Examples of triggers include:
  • Time-bound: annual or quarterly reviews
  • Strategic shifts: new business direction, M&A, or regulatory changes
  • Capacity changes: funding or resource increases/decreases
  • Threshold variances: project value, delivery timelines, or resource utilisation straying from targets

These triggers create a shared understanding across stakeholders, reducing friction when reprioritisation is needed.

Preparing the Portfolio

Prioritisation works only if data is current and consistent. Before scenario building, leaders should:
  1. Update all investments (cost, resource, benefit, risk/value, and alignment data).
  2. Capture future proposals with the same rigor.
  3. Categorise investments into categories such as Growth, Maintenance, Regulatory, and BAU.
  4. Agree allocation levels for these categories to avoid over-investing in a single type.
  5. Confirm portfolio constraints (funding and resources available).

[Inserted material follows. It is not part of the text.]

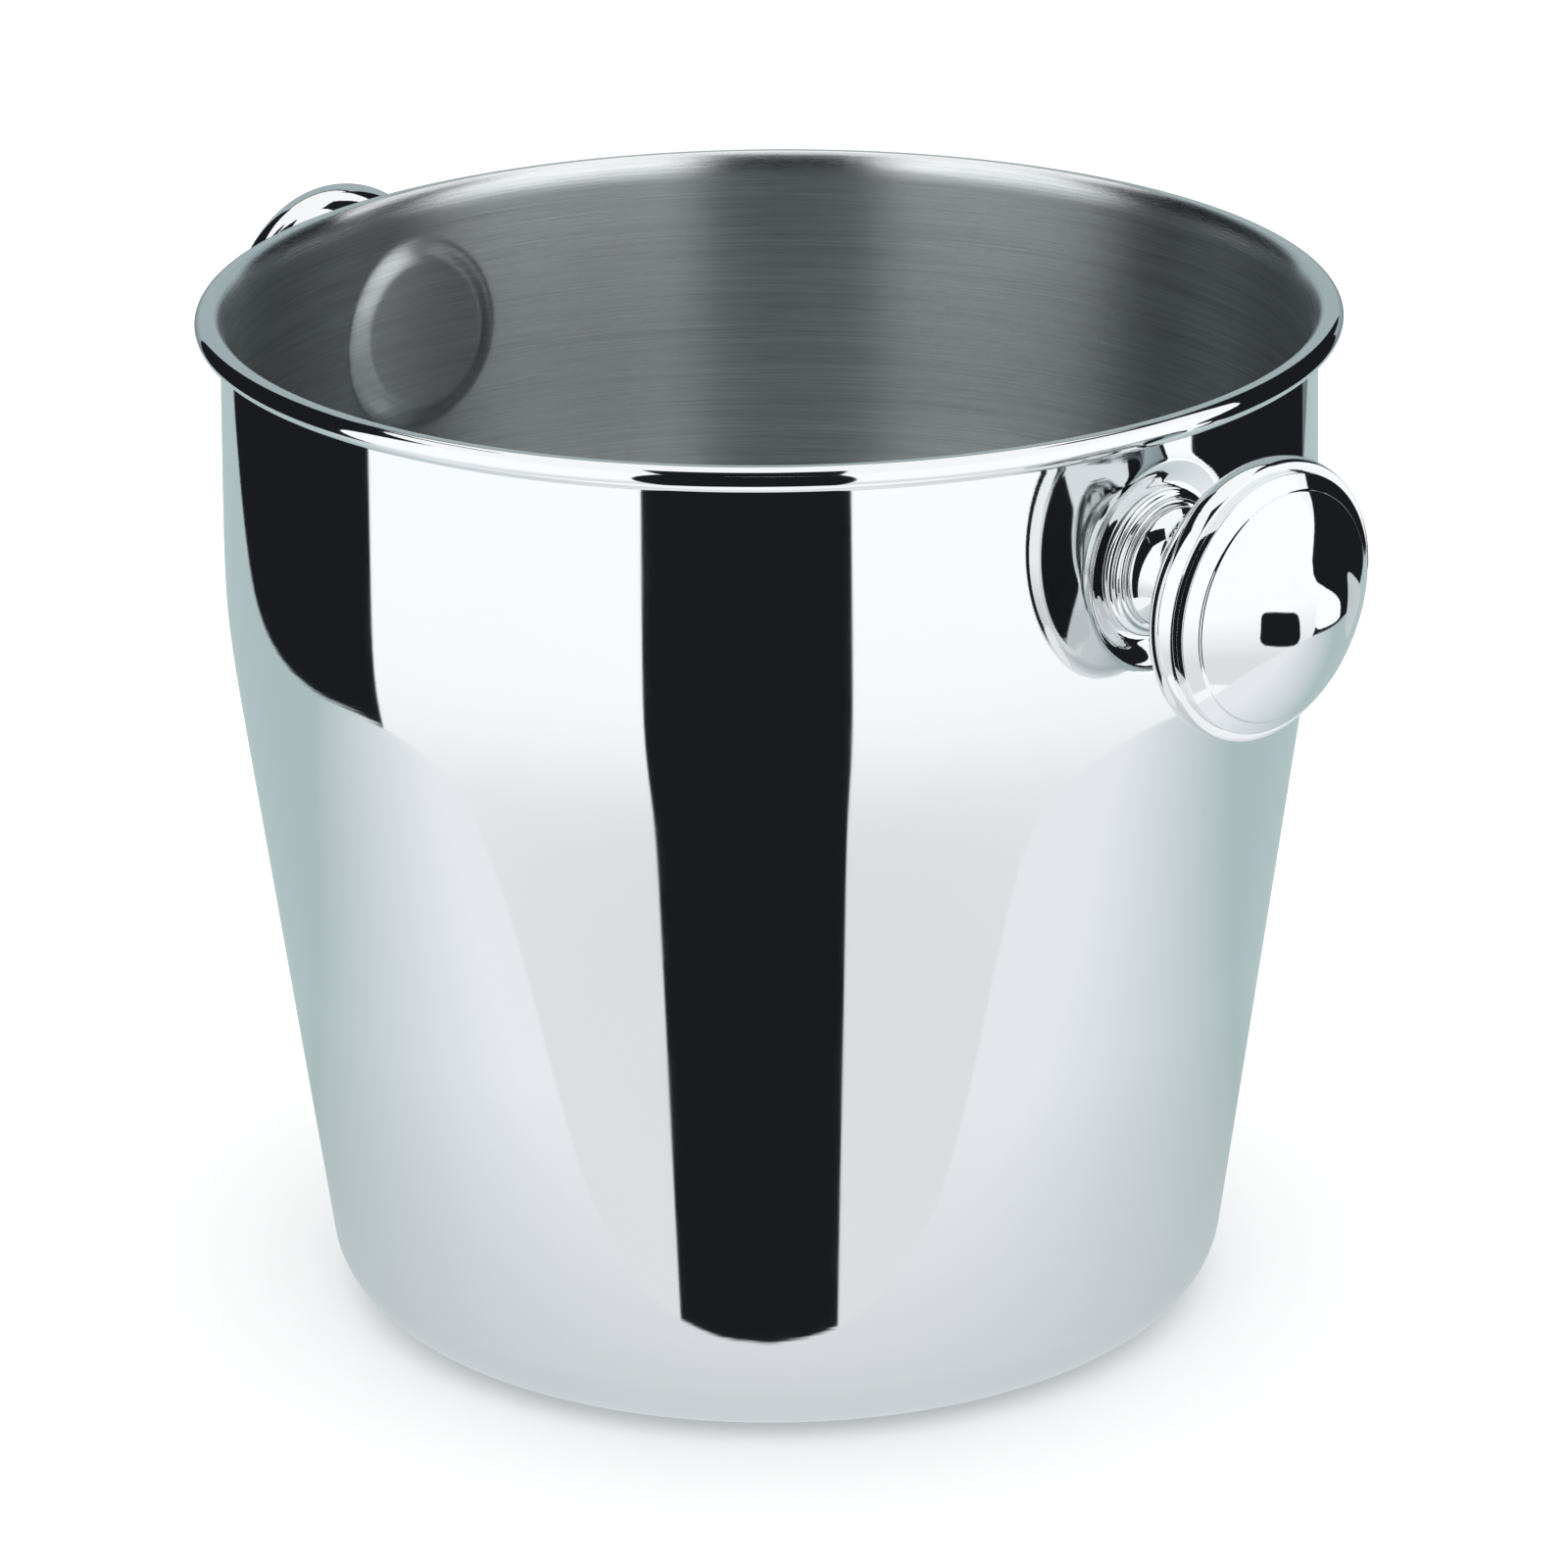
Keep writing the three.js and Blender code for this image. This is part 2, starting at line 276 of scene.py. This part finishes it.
def build_shell(outer_material, inner_material):
    columns = wall_columns()
    outline = shell_outline()
    rings = []
    for (radius, z), part in outline:
        if radius < ON_AXIS:
            rings.append([Vector((0, 0, z)) * MM])
            continue
        ring = [Vector((radius * math.cos(a), radius * math.sin(a), z)) for a in columns]
        if part in ("outside", "inside") and abs(z - KNOB_HEIGHT) < SEAT_EDGE + SEAT_MARGIN:
            outer = wall_radius(z)
            walls = [Vector((outer * math.cos(a), outer * math.sin(a), z)) for a in columns]
            ring = [pressed(point, on_wall) for point, on_wall in zip(ring, walls)]
        rings.append([point * MM for point in ring])
    mesh, owner = grid_mesh("bucket", rings, closed=False)
    mesh.materials.append(outer_material)
    mesh.materials.append(inner_material)
    for polygon, row in zip(mesh.polygons, owner):
        polygon.material_index = 1 if outline[row][1] in ("flare", "inside") else 0
    piece = new_piece("bucket", mesh)
    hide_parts("bucket_shell")


def revolved(name, outline, seat, closed, steps=160):
    """A piece of a knob, turned about the X axis of its seat."""
    angles = np.linspace(0, 2 * math.pi, steps, endpoint=False)
    rings = []
    for radius, x in outline:
        if radius < ON_AXIS:
            rings.append([seat @ Vector((x, 0, 0)) * MM])
            continue
        ring = [Vector((x, radius * math.cos(a), radius * math.sin(a))) for a in angles]
        rings.append([seat @ p * MM for p in ring])
    mesh, _ = grid_mesh(name, rings, closed)
    return new_piece(name, mesh)


def rosette_outline():
    low, top = SEAM, NECK_START - SEAM
    wide = (COLLAR_START - low) / 2
    narrow = (top - COLLAR_START) / 2
    lower = arc(ROSETTE_RADIUS - wide, low + wide, wide, wide, -90, ROSETTE_LOWER_ARC, 18)
    upper = arc(COLLAR_RADIUS - narrow, top - narrow, narrow, narrow, ROSETTE_UPPER_ARC, 90, 14)
    return [(ROSETTE_BORE, low), *lower, *upper, (ROSETTE_BORE, top)]


def neck_outline():
    start = NECK_START + NECK_FOOT_EDGE
    outline = [(NECK_BORE, NECK_START), (NECK_FOOT_RADIUS - FOOT_CHAMFER[0], NECK_START)]
    outline.append((NECK_FOOT_RADIUS, NECK_START + FOOT_CHAMFER[1]))
    for t in np.linspace(0, 1, 40):
        foot = (NECK_FOOT_RADIUS - NECK_WAIST_RADIUS) * (1 - t) ** NECK_FOOT_POWER
        top = (NECK_TOP_RADIUS - NECK_WAIST_RADIUS) * t ** NECK_TOP_POWER
        outline.append((NECK_WAIST_RADIUS + foot + top, start + (NECK_END - start) * t))
    outline.append((NECK_BORE, NECK_END))
    return outline


def knob_back_face(inset):
    rounding = FLANGE_ROUNDING - inset
    start = NECK_END + SEAM + inset
    step = STEP_X - inset
    step_angle = math.degrees(math.asin((step - FLANGE_X) / rounding))
    centre_r = FLANGE_RADIUS - FLANGE_ROUNDING
    flange = arc(centre_r, FLANGE_X, rounding, rounding, BACK_SLOPE, step_angle, 60)
    neck_end = [(NECK_BORE, start), (NECK_TOP_RADIUS, start)]
    dish = rounded([*neck_end, flange[0], flange[1]], DISH_ROUNDING, 12)
    hole = RING_RADIUS + SEAM
    edge = rounded([flange[-2], flange[-1], (hole, step)], EDGE_ROUNDING, 4)
    return dish[:-1] + flange[1:-2] + edge[:-1] + [(hole + CREASE, step), (hole, step)]


def knob_front_face(inset):
    sphere_r = (DOME_RADIUS ** 2 + DOME_HEIGHT ** 2) / (2 * DOME_HEIGHT)
    centre_x = DOME_X + DOME_HEIGHT - sphere_r
    sphere = sphere_r - inset
    edge_angle = math.degrees(math.acos((DOME_RADIUS - inset) / sphere))
    dome = arc(0, centre_x, sphere, sphere, edge_angle, 90, 60)
    dome[-1] = (0.0, centre_x + sphere)
    rim = STEP_X - SKIRT
    side_start = (RING_RADIUS - inset, rim)
    side = (RING_RADIUS - inset, rim + CREASE)
    face_edge = (RING_RADIUS - inset, RING_EDGE_X - inset)
    dome_foot = (DOME_FOOT_RADIUS - inset, SHOULDER_X - inset)
    corners = [side, face_edge, dome_foot, dome[0], dome[1]]
    return [side_start] + rounded(corners, DOME_ROUNDING, 6, CREASE)[:-1] + dome[1:]


# ---- Materials ----

def node(tree, kind, **settings):
    made = tree.nodes.new(kind)
    for key, value in settings.items():
        setattr(made, key, value)
    return made


def fill(tree, socket, value):
    """Link a socket to another one, or give it a number or a colour."""
    if isinstance(value, bpy.types.NodeSocket):
        tree.links.new(value, socket)
    elif isinstance(value, tuple):
        socket.default_value = (*value, 1)
    else:
        socket.default_value = value


def math_node(tree, operation, *values):
    made = node(tree, "ShaderNodeMath", operation=operation)
    for socket, value in zip(made.inputs, values):
        fill(tree, socket, value)
    return made.outputs[0]


def noise(tree, vector, scale, detail=2.0, rough=0.5):
    made = node(tree, "ShaderNodeTexNoise")
    made.inputs["Scale"].default_value = scale
    made.inputs["Detail"].default_value = detail
    made.inputs["Roughness"].default_value = rough
    fill(tree, made.inputs["Vector"], vector)
    return made.outputs["Fac"]


def remap(tree, value, low, high, to_low, to_high):
    made = node(tree, "ShaderNodeMapRange")
    names = ("Value", "From Min", "From Max", "To Min", "To Max")
    for name, content in zip(names, (value, low, high, to_low, to_high)):
        fill(tree, made.inputs[name], content)
    return made.outputs["Result"]


def mix_colour(tree, factor, a, b):
    made = node(tree, "ShaderNodeMix", data_type="RGBA")
    factor_socket, a_socket, b_socket = made.inputs[0], made.inputs[6], made.inputs[7]
    fill(tree, factor_socket, factor)
    fill(tree, a_socket, a)
    fill(tree, b_socket, b)
    return made.outputs[2]


def metal(name):
    material = bpy.data.materials.new(name)
    material.use_nodes = True
    tree = material.node_tree
    shader = tree.nodes["Principled BSDF"]
    shader.inputs["Metallic"].default_value = 1.0
    return material, tree, shader


def object_point(tree):
    return node(tree, "ShaderNodeTexCoord").outputs["Object"]


def separated(tree, vector):
    split = node(tree, "ShaderNodeSeparateXYZ")
    fill(tree, split.inputs[0], vector)
    return split.outputs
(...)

This preparation ensures scenarios are built on a reliable foundation.

Building Scenarios Step by Step

1. Rank the Portfolio
Score initiatives against alignment, cost, benefit, and risk/value.

2. Add Investments
Start from the highest-ranked and add to your scenario until allocation limits are reached.

3. Manage Dependencies
Adjust sequencing and swap investments where necessary to support any key dependencies.

4. Review the Outcome
Evaluate the first scenario against portfolio targets and constraints.

This first cut usually highlights tensions, perfect for testing trade-offs in alternative scenarios.

Exploring Alternatives

No single scenario is "right." Leaders should compare multiple versions, such as:
  • Deferring some goals to double down on high-value initiatives
  • Limiting low-confidence investments to reduce risk
  • Adjusting allocations between Growth vs. Maintenance
  • Rescheduling projects to smooth resource bottlenecks

This comparative view empowers senior leadership to make data-driven trade-offs, balancing cost, benefit, risk, and strategic alignment.

From Planning to Execution

Once the preferred scenario is selected:
  • Communicate decisions clearly so project teams understand new priorities
  • Update delivery plans with aligned budgets and resources
  • Revisit scenarios quarterly to validate progress and adjust as needed

Scenario planning is not a one-off. It's an ongoing discipline that ensures the portfolio stays aligned, resilient, and optimised for value.

Bringing It All Together

By adopting what-if analysis, agreeing on prioritisation triggers, and using scenario planning as a quarterly discipline, leaders can move from rigid budgeting to adaptive portfolio management.

The outcome: smarter investments, better alignment, and a portfolio that consistently delivers on strategy, even as conditions change.